Last night the Integritas program had its fourth seminar of the year, on "Paths to Holiness," led by Professor David Fagerberg of the Theology Department. The seminar explored questions such as: How are the works of mercy lived out by the saints? How can such diverse characters as Thomas Merton, St. Francis of Assisi, and St. Thomas Aquinas all be said to be holy? How can there be such a variety of ways to follow Christ? What do they have in common? What cause is there for a perceived tension between the corporal and spiritual works of mercy? How is this tension resolved? through readings by G.K. Chesterton (St. Francis of Assisi and St. Thomas Aquinas: The Dumb Ox), Thomas Merton (Seven Story Mountain and New Seeds of Contemplation), and the Sayings of the Desert Fathers.
Prof. Fagerberg began by giving the students an introduction to the origins of Christian monastic life, describing the experience of the first monks in the deserts of Egypt. The monks pursued a radical ascetical program in the desert, stripping away everything from their lives that might distract them from single-minded devotion to God. To this end, they took vows of poverty, chastity, obedience, and, in the case of Benedictines, stability of location. They divested themselves of their material attachments by their vow of poverty. Their celibacy served as a sign of their radical hope in the resurrection: they put their faith in Christ, not in genetic survival through children. Obedience is the perfection of poverty and chastity, because it is the giving up not of just particular objects or pursuits but of one's whole self.
The first monks fled to the desert to do battle with the passions through ascetical discipline.

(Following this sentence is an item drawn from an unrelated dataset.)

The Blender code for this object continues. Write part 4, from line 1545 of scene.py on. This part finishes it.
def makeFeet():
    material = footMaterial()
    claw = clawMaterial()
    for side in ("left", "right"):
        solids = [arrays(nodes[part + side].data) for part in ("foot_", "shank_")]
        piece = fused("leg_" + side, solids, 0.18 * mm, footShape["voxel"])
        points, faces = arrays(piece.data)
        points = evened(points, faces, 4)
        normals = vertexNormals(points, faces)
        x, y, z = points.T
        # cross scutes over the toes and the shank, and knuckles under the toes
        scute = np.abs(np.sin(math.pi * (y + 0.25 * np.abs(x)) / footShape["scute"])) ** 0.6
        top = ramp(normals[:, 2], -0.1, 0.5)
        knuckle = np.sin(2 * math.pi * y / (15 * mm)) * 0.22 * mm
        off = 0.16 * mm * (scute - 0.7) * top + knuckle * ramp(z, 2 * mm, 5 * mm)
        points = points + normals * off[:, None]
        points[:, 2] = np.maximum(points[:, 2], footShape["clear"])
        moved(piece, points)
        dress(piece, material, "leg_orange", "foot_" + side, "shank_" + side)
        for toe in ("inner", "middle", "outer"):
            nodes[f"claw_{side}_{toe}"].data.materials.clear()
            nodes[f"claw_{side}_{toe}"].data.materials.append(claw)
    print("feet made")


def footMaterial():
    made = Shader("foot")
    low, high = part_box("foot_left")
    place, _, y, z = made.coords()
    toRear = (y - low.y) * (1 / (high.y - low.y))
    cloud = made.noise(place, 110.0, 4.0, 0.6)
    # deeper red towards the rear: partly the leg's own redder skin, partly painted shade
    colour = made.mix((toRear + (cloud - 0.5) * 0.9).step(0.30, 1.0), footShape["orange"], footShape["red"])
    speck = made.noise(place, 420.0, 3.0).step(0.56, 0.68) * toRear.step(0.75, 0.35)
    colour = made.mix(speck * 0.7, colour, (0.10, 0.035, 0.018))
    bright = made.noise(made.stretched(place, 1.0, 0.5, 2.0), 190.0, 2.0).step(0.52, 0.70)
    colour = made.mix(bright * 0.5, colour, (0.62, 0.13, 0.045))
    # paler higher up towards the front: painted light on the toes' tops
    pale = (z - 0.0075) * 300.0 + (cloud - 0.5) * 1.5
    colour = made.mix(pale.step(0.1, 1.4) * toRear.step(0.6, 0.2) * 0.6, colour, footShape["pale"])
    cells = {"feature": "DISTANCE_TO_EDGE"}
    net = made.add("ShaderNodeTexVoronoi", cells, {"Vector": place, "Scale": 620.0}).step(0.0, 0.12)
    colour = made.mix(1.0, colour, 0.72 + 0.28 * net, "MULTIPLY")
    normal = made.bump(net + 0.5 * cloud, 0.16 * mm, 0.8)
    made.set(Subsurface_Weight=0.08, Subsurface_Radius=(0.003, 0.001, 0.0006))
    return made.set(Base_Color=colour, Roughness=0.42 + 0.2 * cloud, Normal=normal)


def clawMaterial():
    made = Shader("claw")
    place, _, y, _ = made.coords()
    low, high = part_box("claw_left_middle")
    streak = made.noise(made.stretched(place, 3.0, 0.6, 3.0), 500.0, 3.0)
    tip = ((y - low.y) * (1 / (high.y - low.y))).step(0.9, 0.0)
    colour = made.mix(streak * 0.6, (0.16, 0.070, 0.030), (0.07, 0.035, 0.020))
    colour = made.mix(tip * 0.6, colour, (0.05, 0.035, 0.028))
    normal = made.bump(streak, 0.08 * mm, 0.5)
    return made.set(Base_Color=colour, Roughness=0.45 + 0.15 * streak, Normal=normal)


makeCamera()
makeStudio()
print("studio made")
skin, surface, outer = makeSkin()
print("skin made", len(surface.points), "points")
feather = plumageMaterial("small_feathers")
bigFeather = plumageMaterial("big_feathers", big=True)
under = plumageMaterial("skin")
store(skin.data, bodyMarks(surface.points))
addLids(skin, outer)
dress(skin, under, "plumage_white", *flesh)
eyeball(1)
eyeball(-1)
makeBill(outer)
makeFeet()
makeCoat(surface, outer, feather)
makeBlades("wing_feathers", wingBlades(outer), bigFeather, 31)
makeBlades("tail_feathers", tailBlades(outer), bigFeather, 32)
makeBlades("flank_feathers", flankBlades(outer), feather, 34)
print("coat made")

They understood the word 'passion' not as we use the word currently in a positive sense, but rather as a purely negative temptation. The passions, under their understanding, are the mistaken use of thoughts, resulting in vice. The world is created good, but through the abuse of human freedom, we find ourselves entering into disordered relationships with good things. As Prof. Fagerberg put it, "There's nothing wrong with money, sex, and beer. It's avarice, lust, and gluttony that are the problem." Askesis, the athletic training of the spirit, puts us into right relationship with the created world, giving us the clear vision and purity of heart that contemplation of God requires. The road to contemplation begins with fasting, with prayer, and with alms giving. The destination is theologia, knowledge of God, which meant a relationship of love founded on prayer long before it meant an academic discipline. "Theology does not begin with the card catalogue; it begins with fasting."
The seminar helped us to prepare for our upcoming retreat this weekend to Gethsemani, Kentucky at the Trappist monastery where Thomas Merton was a monk. Pray for us, that our time of silence, prayer, and fasting there will lead us into a more intimate knowledge of God.